I did well at Al Maha, and assisted the resort through a transition from Emirates to Starwood Management 10 months in to my employment, but my flight benefits were suddenly gone!.

In 2011, I decided the lifestyle of the desert had lost its appeal, and I found an excellent position with the Sheraton Abu Dhabi, in a higher level position.

Abu Dhabi has a strong and established expat community, many Brits have had children born and raised in the capital, the money is good and the lifestyle is not demanding. 

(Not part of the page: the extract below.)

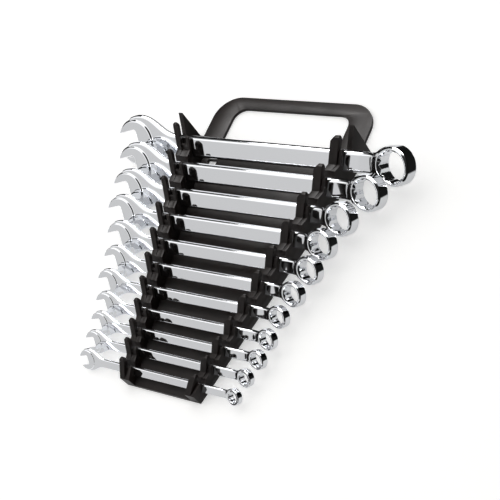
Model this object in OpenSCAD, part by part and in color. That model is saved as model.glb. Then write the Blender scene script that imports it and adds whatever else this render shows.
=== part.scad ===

Credit is available and encouraged from banks, but advice on repayments and on clearing debt upon repatriation is minimal. I have fallen in to this trap myself. The income earners who have been here many years, cannot repatriate, as putting family members through studies in their country of origin is so expensive; most choose to stay in the UAE for years, and many older men I have spoken with regard themselves as cash cows, waiting out until retirement before returning to their home country.

In terms of personal career, I have soared. I attained a high level of role in the hotel industry, which I would never have achieved within three to four years at home.

Will I return to New Zealand long term? I doubt it. I have become fiercely Kiwi since leaving, but in truth, there is nothing to draw me home.

The weather plays a big factor, I love the heat, even in temperatures in early 50s; I prefer it to the driving wind and rain of Wellington. Going out in a singlet, skirt and jandals at any time, all year round, with cash in the back pocket, has its appeal.

I now find returning home for vacation taxing; talking with family on world matters just doesn't seem relevant to them. The newspapers are so provincial, and I get frustrated at the isolated mindset of my peers. I feel I have out-grown my home country. 

I will not permanently stay here in UAE. Now in a strong relationship with another expat (Welsh), we toy with the idea of opening a bar in Tanzania or Mozambique in 10 years time.